Engineered 3D scaffolds of human brown adipose tissue as a new therapeutic strategy for obesity and diabetes

By Colin Lightfoot, M.Sc. Infection and ImmunityOct 18 2021

According to data obtained by the World Health Organization (WHO), approximately 10% of all adults suffer from obesity (OB), and it is hypothesized that by the year 2025, 300 million people will be suffering from OB-associated type two diabetes mellitus (T2BM).

There are no long-lasting and no safe treatment or preventative measures available for OB and T2DM. There are substantial amounts of brown adipose tissue (BAT) within healthy individuals, which regulates the whole-body energy expenditure and is a negative predictor of conditions such as T2DM.

Previous studies have shown that increasing BAT activity via pharmaceutical intervention enhances insulin sensitivity, whole-body energy expenditure, and glucose tolerance, which suggests that BAT is a promising therapeutic target. However, BAT-activating treatments such as glucocorticoids require sustained therapy, can have adverse side effects, and do not always work long-term.

A group of researchers from various institutes in the USA addressed the limitations of BAT therapy by transplanting a low dose of brown adipocytes (BAs) without Matrigel to determine if this could alleviate high-fat diet-induced OB, metabolic symptoms, and T2DM in mice.

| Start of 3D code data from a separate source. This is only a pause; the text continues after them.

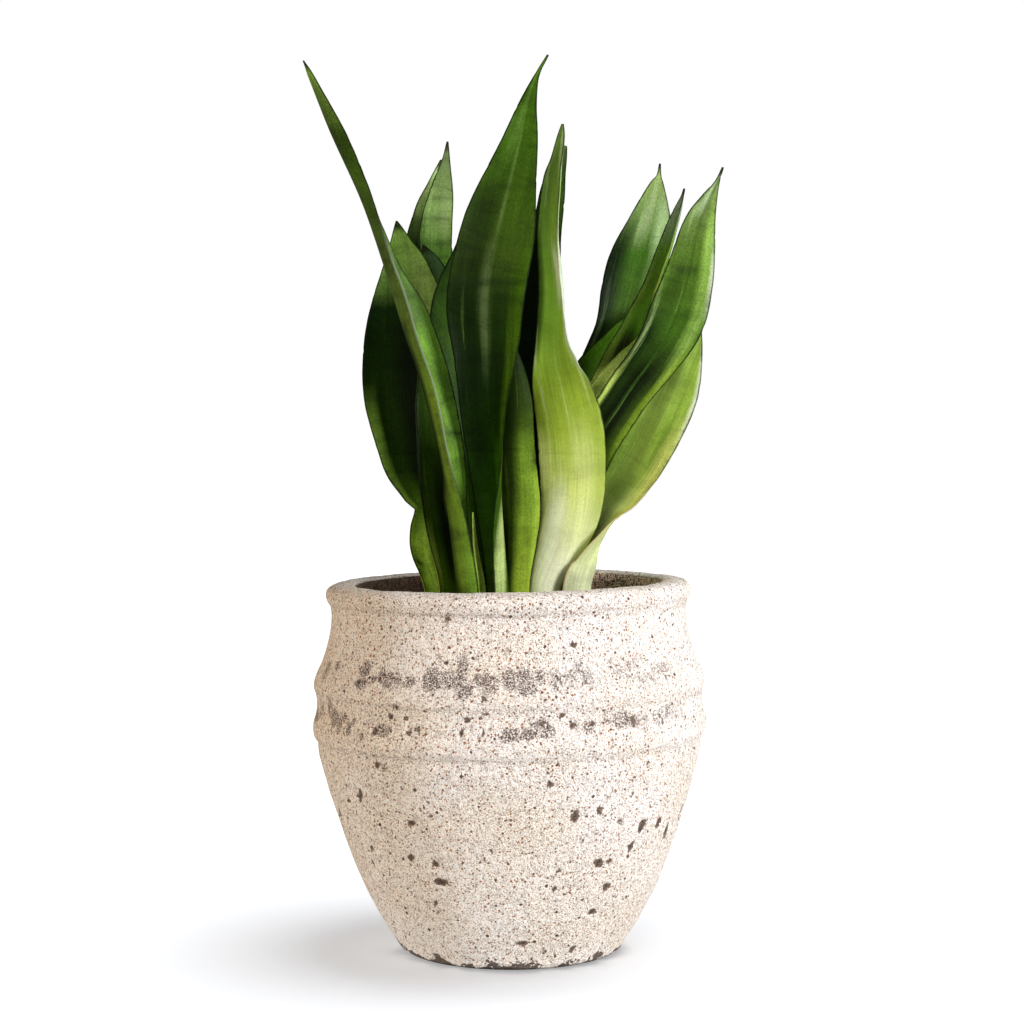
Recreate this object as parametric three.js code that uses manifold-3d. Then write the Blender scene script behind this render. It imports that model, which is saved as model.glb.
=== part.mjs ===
// Moonshine snake plant in a thick stoneware pot.
// Millimetres, +Z up, origin at the middle of the pot's foot, and -Y is the side that is seen first.

import * as THREE from 'three';
import { mergeVertices } from 'three/addons/utils/BufferGeometryUtils.js';
import Module from 'manifold-3d';

const wasm = await Module();
wasm.setup();

// Pot
const POT_HEIGHT = 231.3;
const POT_SIDES = 36;
const FLOOR_HEIGHT = 18;
const BODY_STEPS = 8;
const INSIDE_STEPS = 10;
// The pot was thrown by hand: its upper part slopes up to the right and stands a little to the left.
const RIM_SLOPE = 0.017;
const RIM_SHIFT = 1.4;
const SLOPE_FULL_AT = 130;

// The pot's outline and then its inside, as [radius, height]
const FOOT = [[0, 0], [63, 0], [67.5, 1.2], [70.3, 3.5]];
const BODY = [[72.4, 7], [80.4, 19.5], [92, 41.8], [100.7, 62.9], [108.8, 86], [114.6, 106.5], [119.4, 126]];
const LOWER_RIDGE = [[120.6, 133.5], [122.2, 136.5], [123.2, 141], [122.8, 146], [121.4, 151]];
const UPPER_RIDGE = [[121.1, 161.5], [122.2, 165], [122.6, 170], [121, 175.5], [118, 182]];
const NECK = [[115, 190], [112.4, 200], [111.2, 209], [111.4, 216]];
const LIP = [[112.6, 219], [114.4, 224.5], [113.6, 228], [111.2, 230], [106.5, 231.1], [100.5, POT_HEIGHT]];
const LIP_INSIDE = [[95.8, 229.8], [93.6, 226.8], [93.2, 221.5]];
const INSIDE = [[98, 208], [103, 187], [108.2, 165], [109, 140], [102, 105], [84, 52], [70, 30], [56, FLOOR_HEIGHT]];

// Soil
const SOIL_GAP = 0.45;
const SOIL_EDGE = 207;
const SOIL_TOP = [[94, 211], [70, 212], [42, 213.6], [0, 213.6]];

// Leaves
const LEAF_SEGMENTS = 6;
const RINGS_PER_SPAN = 2;
const EDGE_THICKNESS = 0.8;
const BLADE_THICKNESS = 2.1;
const BASE_THICKNESS = 3.4;
const BASE_SHARE = 0.35;
const SOCKET_GAP = 0.45;

// The waves of the margins
const WAVE_DEPTH = 0.9;
const WAVE_LENGTH = 68;
const WAVE_LAG = 2.1;
const WAVES_FROM = 226;
const WAVES_FULL_AT = 290;
const WAVES_FULL_WIDTH = 12;

const STONEWARE = new THREE.MeshStandardMaterial({ color: 0xdcd3c2, roughness: 0.92, metalness: 0 });
const POTTING_SOIL = new THREE.MeshStandardMaterial({ color: 0x3b2c22, roughness: 1, metalness: 0 });

// Each leaf is a list of stations from its buried end to its tip. A station is
// [x, y, z, half width, turn, curl]: turn is the way the blade faces, 0 for the front and
// positive for the right, and curl bends its two margins forward, or back where it is negative.
const LEAVES = [
  {
    name: 'leaf_left_tall',
    color: 0x4a7a2c,
    path: [
      [-30, -20, 190, 13, 100, 75],
      [-32, -20, 226, 17, 100, 75],
      [-36, -20, 258, 18, 93, 74],
      [-39, -21, 283, 18, 83, 72],
      [-43, -22, 313, 18, 71, 72],
      [-52, -24, 350, 20, 69, 75],
      [-62, -27, 381, 21, 70, 75],
      [-68.5, -29, 401, 19, 73, 73],
      [-77, -32, 427, 13, 86, 66],
      [-90, -37, 465, 12, 96, 50],
      [-108, -43, 506, 12.5, 105, 47],
      [-120, -48, 536, 5, 105, 40],
      [-124.7, -50, 547.5, 0.6, 105, 20],
    ],
  },
  {
    name: 'leaf_shoot',
    color: 0xb7c96a,
    path: [
      [-18, -19, 190, 4, 60, 60],
      [-19.5, -20, 226, 4.5, 60, 60],
      [-22.5, -21, 252, 2.8, 60, 50],
      [-23.6, -21.5, 275, 0.6, 60, 20],
    ],
  },
  {
    name: 'leaf_left_broad',
    color: 0x2f5a1d,
    path: [
      [-46, 19, 190, 12, 25, 75],
      [-49, 19, 226, 12, 25, 75],
      [-55.5, 18, 248, 12.5, 20, 70],
      [-56, 17.5, 262, 12, 18, 65],
      [-53.2, 17, 277, 12, 15, 58],
      [-58.5, 16, 288, 13.5, 12, 45],
      [-61, 15, 300, 19, 8, 36],
      [-62.5, 14.5, 315, 23.5, 5, 30],
      [-66, 16, 347, 27.5, 0, 25],
      [-66, 17.5, 379, 27, 0, 22],
      [-65.5, 19, 407, 22.5, 0, 20],
      [-67, 21, 428, 15, 0, 18],
      [-70, 22, 445, 6.5, 0, 15],
      [-72.5, 23, 457.8, 0.6, 0, 10],
    ],
  },
  {
    name: 'leaf_left_inner',
    color: 0x2d561c,
    path: [
      [-40, 4, 190, 10, 35, 65],
      [-40, 3, 226, 11, 35, 65],
      [-45, 0, 261, 13, 30, 60],
      [-49, -3, 297, 15, 25, 55],
      [-50, -4, 334, 13, 25, 50],
      [-53, -5, 360, 7.5, 25, 45],
      [-55, -6, 377, 2.5, 25, 30],
      [-56, -6.5, 384, 0.6, 25, 20],
    ],
  },
  {
    name: 'leaf_left_small',
    color: 0x3e5f4c,
    path: [
      [-30, 26, 190, 9, 0, 60],
      [-32, 26, 230, 11, 0, 55],
      [-38, 28.5, 300, 15, 0, 35],
      [-44, 31, 370, 17, 0, 25],
      [-47, 33, 405, 14, 0, 20],
      [-51, 33.5, 428, 8.5, 0, 15],
      [-56, 34, 443.5, 0.6, 0, 10],
    ],
  },
  {
    name: 'leaf_back_left_front',
    color: 0x5f8f3d,
    path: [
      [-16, 35, 190, 10, 0, 60],
      [-18, 36, 230, 12, 0, 55],
      [-28, 39, 310, 14, 0, 40],
      [-40, 43, 380, 13, 0, 30],
      [-47.5, 46, 430, 10.5, 0, 25],
      [-48, 49, 457, 10.5, 0, 20],
      [-44.5, 51, 481, 7, 0, 18],
      [-42, 52, 499, 2.6, 0, 15],
      [-41, 53, 511.3, 0.6, 0, 10],
    ],
  },
  {
    name: 'leaf_back_left_rear',
    color: 0x5b8a3d,
    path: [
      [-24, 45, 190, 10, 0, 60],
      [-27, 46, 230, 12, 0, 55],
      [-42, 51, 320, 14, 0, 40],
      [-55, 56, 400, 13.5, 0, 30],
      [-57.5, 59, 440, 11.5, 0, 25],
      [-55, 62, 465, 8.5, 0, 20],
      [-50, 64, 484, 4.5, 0, 15],
      [-45.6, 66, 501, 0.6, 0, 10],
    ],
  },
  {
    name: 'leaf_middle_rear',
    color: 0x33602a,
    path: [
      [-14, 8, 190, 9, 0, 65],
      [-15, 8, 226, 10, 0, 60],
      [-19, 8, 257, 11.5, 0, 45],
      [-22, 7.5, 294, 13, 5, 38],
      [-28, 7, 325, 15, 5, 38],
      [-33, 6.5, 357, 18, 5, 33],
      [-34, 8, 388, 18, 5, 30],
      [-32, 10, 413, 16, 5, 25],
      [-28, 11, 438, 8, 5, 20],
      [-25.5, 12, 462, 0.6, 5, 10],
    ],
  },
  {
    name: 'leaf_middle_tall',
    color: 0x3a6b20,
    path: [
      [-3, -17, 190, 14, -78, 75],
      [-3.3, -18, 226, 17, -78, 75],
      [-5.2, -18, 251, 17, -75, 74],
      [-8.2, -19, 279, 17, -62, 70],
      [-11.3, -20, 306, 16, -42, 62],
      [-14.5, -22, 342, 17.5, -20, 45],
      [-15.1, -24, 376, 21.5, -10, 35],
      [-15.5, -26, 397, 24, -5, 28],
      [-13.6, -27, 420, 24.5, 0, 25],
      [-7.6, -28, 450, 22.7, 3, 24],
      [0.4, -29, 482, 15.8, 5, 22],
      [6, -30, 505, 10.4, 5, 20],
      [10.3, -30, 524, 5.4, 5, 18],
      [15.5, -30, 541, 1.6, 5, 15],
      [22.5, -30, 554, 0.6, 5, 10],
    ],
  },
  {
    name: 'leaf_middle_short',
    color: 0x4d7f26,
    path: [
      [4, -14, 190, 9, 0, -75],
      [4, -15, 227, 9.5, 0, -75],
      [5, -17, 255, 12, 0, -55],
      [5.5, -19, 283, 13.5, 0, -40],
      [3, -20, 320, 12, 0, -32],
      [3, -20, 344, 10, 0, -30],
      [1.8, -19, 363, 7, 0, -25],
      [0.6, -18, 380, 0.6, 0, -10],
    ],
  },
  {
    name: 'leaf_front_bright',
    color: 0x8fae45,
    path: [
      [19, -9, 190, 11, 0, -75],
      [20.5, -10, 226, 13.5, 0, -72],
      [31, -13, 255, 18, 0, -50],
      [37.5, -14, 283, 21, -5, -40],
      [37, -16, 318, 22, -8, -28],
      [31, -18, 350, 19.5, -18, -8],
      [28, -20, 366, 15.5, -28, 12],
      [27, -21, 381, 13, -38, 30],
      [28.5, -24, 411, 13, -50, 52],
      [25.5, -27, 447, 10.5, -50, 60],
      [27.5, -29, 477, 8.5, -45, 60],
      [29, -30, 491, 5, -40, 50],
      [30.8, -31, 506, 2.2, -30, 30],
      [31.5, -31.5, 512, 0.8, -30, 20],
    ],
  },
  {
    name: 'leaf_middle_shaded',
    color: 0x1f3f14,
    path: [
      [8, 16, 190, 10, 0, 65],
      [9, 15, 226, 12, 0, 60],
      [12, 12, 280, 14, 0, 50],
      [14, 10, 340, 14.5, 0, 40],
      [17, 9, 395, 13.5, 0, 35],
      [22, 10, 445, 10, 0, 30],
      [26, 12, 475, 7.8, 0, 25],
      [31, 13, 495, 4, 0, 20],
      [34.4, 14, 504, 1, 0, 15],
    ],
  },
  {
    name: 'leaf_right_tall',
    color: 0x437a22,
    path: [
      [30, 8, 190, 11, -20, 70],
      [32, 6, 226, 12.5, -20, 65],
      [38, 5, 270, 14, -10, 55],
      [50, 4, 312, 15, 0, 45],
      [70, 2, 345, 15, 5, 35],
      [88, 0, 370, 16.5, 5, 30],
      [102, -2, 394, 18.5, 5, 26],
      [109.7, -4, 419, 16.4, 5, 24],
      [115.8, -6, 450, 11, 5, 22],
      [122.5, -7, 468, 5.4, 5, 20],
      [127.6, -8, 479, 1.6, 5, 15],
      [131.2, -9, 488.2, 0.6, 0, 10],
    ],
  },
  {
    name: 'leaf_right_low',
    color: 0x6d9a35,
    path: [
      [46, 0, 190, 18, -100, 80],
      [48.3, -2, 226, 23, -100, 80],
      [52.3, -1, 241, 20, -95, 75],
      [54, 1.5, 258, 20, -55, 65],
      [58.5, 4, 272, 19, -38, 50],
      [67.5, 6, 284, 18, -25, 42],
      [81.5, 8, 305, 18.5, -15, 36],
      [93.5, 11, 330, 18.5, -8, 30],
      [104, 14, 353, 15.5, -5, 26],
      [112.5, 18, 374, 9, 0, 22],
      [117, 21, 388, 4, 0, 18],
      [120, 23, 398, 0.6, 0, 10],
    ],
  },
  {
    name: 'leaf_right_folded',
    color: 0x7d9c3f,
    path: [
      [33, 25, 190, 11, -80, 70],
      [34, 25, 226, 13, -80, 70],
      [41, 24, 280, 16, -85, 70],
      [56, 24.5, 335, 22, -93, 76],
      [64, 25, 352, 23, -88, 74],
      [72, 25.5, 368, 20, -75, 68],
      [79.5, 26, 384, 15, -58, 58],
      [86, 27, 402, 11, -52, 55],
      [93, 28, 418, 10, -58, 58],
      [100, 29, 440, 8.5, -60, 60],
      [106, 30, 461, 5.5, -60, 55],
      [109.3, 31, 474, 1.6, -60, 40],
      [110.2, 31, 479, 0.6, -60, 20],
    ],
  },
  {
    name: 'leaf_right_short',
    color: 0x2c5519,
    path: [
      [12, 36, 190, 9, 0, 60],
      [14, 37, 226, 10, 0, 55],
      [24, 45, 290, 12, 0, 45],
      [37, 49, 336, 13, 0, 35],
      [52, 50, 360, 13, 0, 30],
      [65, 51, 376, 12, 0, 28],
      [77, 51, 390, 9, 0, 25],
      [87, 51, 402, 4, 0, 20],
      [94, 51, 411, 0.6, 0, 10],
    ],
  },
  {
    name: 'leaf_right_rear',
    color: 0x4f8136,
    path: [
      [4, 48, 190, 10, 0, 60],
      [7, 50, 226, 12, 0, 55],
      [24, 58, 290, 14, 0, 45],
      [50, 62, 345, 16, 0, 35],
      [70, 64, 385, 17.5, 0, 28],
      [77.9, 66, 412, 20.6, 0, 25],
      [84.3, 68, 438, 19.3, 0, 22],
      [91, 69, 463, 13.3, 0, 20],
      [95.2, 70, 485, 4.8, 0, 15],
      [96.5, 70, 491, 1.6, 0, 12],
      [97.2, 70, 499, 0.6, 0, 10],
    ],
  },
];

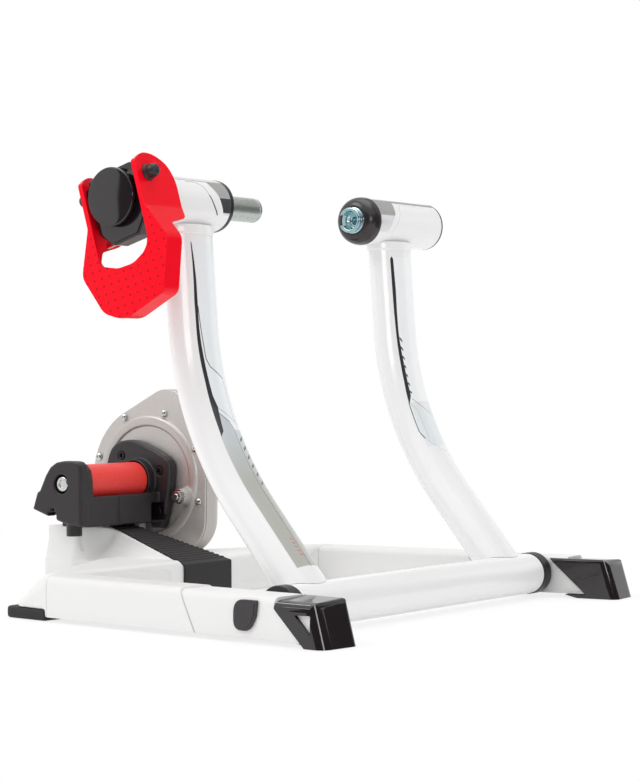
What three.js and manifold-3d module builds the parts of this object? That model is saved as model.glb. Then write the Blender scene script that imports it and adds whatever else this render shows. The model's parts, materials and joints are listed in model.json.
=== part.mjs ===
// Wheel-on bicycle trainer: a splayed base, a folding U-frame that clamps the rear axle,
// and a magnetic resistance unit whose roller the tyre rests on.
// Millimetres. X points to the front of the bicycle, Y to its left, Z up.
// The pieces are laid out from the floor below the fold axis, on the middle plane.

import * as THREE from "three";
import { mergeVertices } from "three/addons/utils/BufferGeometryUtils.js";
import Module from "manifold-3d";

const wasm = await Module();
wasm.setup();

const radians = (degrees) => (degrees * Math.PI) / 180;

// Fits and cuts
const fit = 0.3; // gap between pieces that touch, seat or slide
const overrun = 6; // how far a cutter runs past what it cuts

// Smoothness, in counts
const tubeSides = 24;
const pinSides = 12;
const screwSides = 8;
const cornerSteps = 3;
const edgeShare = 0.48; // share of an edge that one rounded corner may take

// U-frame
const foldAxisHeight = 24.8;
const hubHeight = 395.9; // axle line above the floor
const hubSetback = 150.5; // axle line behind the fold axis
const uprightTopSetback = 147.5; // centre of an upright at the axle line, behind the fold axis
const uprightOffset = 168.5; // middle plane to the centre of an upright
const uprightWide = 60;
const uprightDeep = 36;
const uprightWall = 2;
const uprightBendRadius = 305;
const uprightLowerLean = radians(39.8);
const uprightUpperLean = radians(4);
const uprightSteps = 12;
const uprightSides = 12;
const uprightBoreSides = 8;
const collarProud = 1.3; // collar round the top of an upright
const collarLength = 11;

// Cross tube, its bushes and its pivot bolts
const crossRadius = 20.75;
const crossWall = 2.4;
const crossHalfLength = 207.2;
const bushFlange = 14;
const bushProud = 0.8;
const bushSpigot = 26;
const pivotRadius = 6;
const pivotHeadRadius = 10;
const pivotHeadThick = 6;
const pivotTilt = 2.2; // depth left for the bolt head lying askew in the splayed rail
const pivotReach = 185; // inner end of a pivot bolt from the middle plane

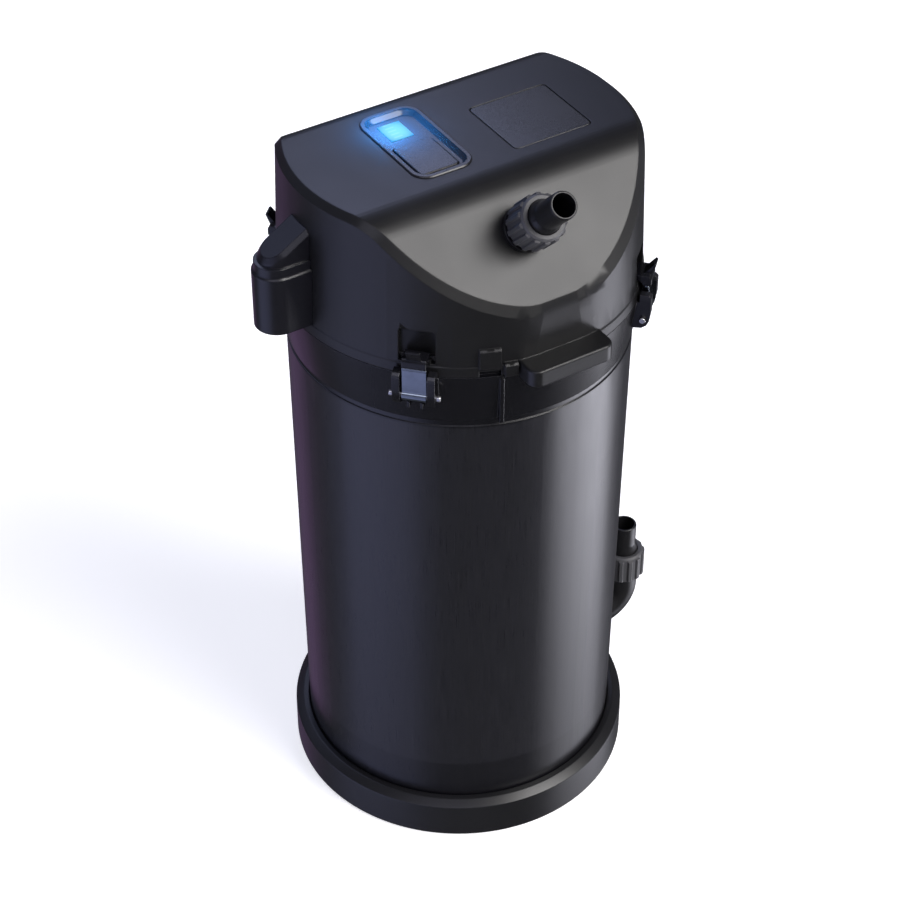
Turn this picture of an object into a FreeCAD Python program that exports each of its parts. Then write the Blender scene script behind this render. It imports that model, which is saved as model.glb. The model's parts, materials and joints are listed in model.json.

The authors reported the BA microtissue fabrication method, the survival of the mice, safety, and if the mice displayed improvements in glucose and insulin homeostasis.

A preprint version of this study, which is yet to undergo peer review, is available on the bioRxiv* server.

Study: Engineered human brown adipocyte microtissues improved glucose and insulin homeostasis in high fat diet-induced obese and diabetic mice. Image Credit: Eviart / Shutterstock

BA microtissues alleviated diabetes and obesity-related pathologies

The authors measured the body weight, fat and lean mass, insulin sensitivity, glucose tolerance, and plasma glucose levels of mice regularly.

To induce the β-cell dysfunction associated with T2DM, the mice were administered a low dose of streptozotocin following a three-month high-fat diet.

The mice displayed a reduction in body weight and an increase in fasting glucose levels following streptozotocin injection, which indicated the progression of T2DM.

3D culture enhanced BA differentiation. (A) BA differentiation protocol. (B) 3D BA microtissues in microwells on day 17 and their immunostaining. HuNu: human nuclear antigen. (C) Flow cytometry analysis of UCP-1 expression on day 17 for BAs prepared in 2D culture and 3D culture with varied aggregate sizes. (D) The mean fluorescent intensity (MFI) of UCP-1 as measured with flow cytometry in (C). (E) The day 17 BA microtissues were plated on 2D surface for 6 days and stained for UCP-1 expression. Data are represented as mean ± SEM (n=3). ****p < 0.0001.

The total diet intake in the high-fat diet mice groups remained similar throughout the entire procedure.

The other groups of mice, which contained the groups under high-fat diet, wildtype (WT), and Rag-1, all developed OB and grew large fat masses.

The authors explained how the Rag-1 mice were more susceptible to high-fat diet-induced OB and other metabolic disorders.

The results following the BAs transplant indicated that there was a significant reduction in fat content, body weight gain, and fasting glucose levels. At the same time, an increase was observed in glucose tolerance and insulin sensitivity.

In the Rag-1 mice fed with a high-fat diet, their endogenous BAT appeared whitened, which was shown by adipocyte size increase and oil droplets.

Also shown was a reduction of blood vessel density, mUCP-1 protein expression, and TH+ nerve density. The whitening of endogenous BAT was almost entirely prevented following the transplantation of BA microtissues.

The authors used a Human Obesity Antibody Array to measure human protein factors within the blood of the mice and found that the concentrations of chemerin, TGF-β1, and adiponectin were significantly higher than the background which suggests the BAs transplanted in the mice were secreting soluble factors.

Chemerin positively impacts metabolic health within metabolic disease, TGF-β1 mediates insulin resistance, and adiponectin plays a protective role in OB-related metabolic conditions.

Implications

This study shows how BA microtissues could be produced on a large scale, preserved for extended periods, and administered through injection.

The 3D BA microtissues utilized in this study had higher UPC-1 protein expression and higher purity when compared to BAs prepared in a 2D culture.

Moreover, good in vivo tissue integration and survival was observed with the 3D BA microtissues, and there was no uncontrolled tissue overgrowth recorded.

In addition, at a very low dosage, the 3D BA microtissues showed promising efficacy in preventing OB and T2BM.

From the results from this study, it could be suggested that engineered 3D BA microtissues are promising therapeutics for the future treatment of OB and OB-related conditions, such as T2DM.

There are many advantages that 3D BA microtissues possess over treatment with dissociates BAs or BAPs, such as product scalability, purity, quality, and in vivo efficacy, survival, dosage, safety, and integration.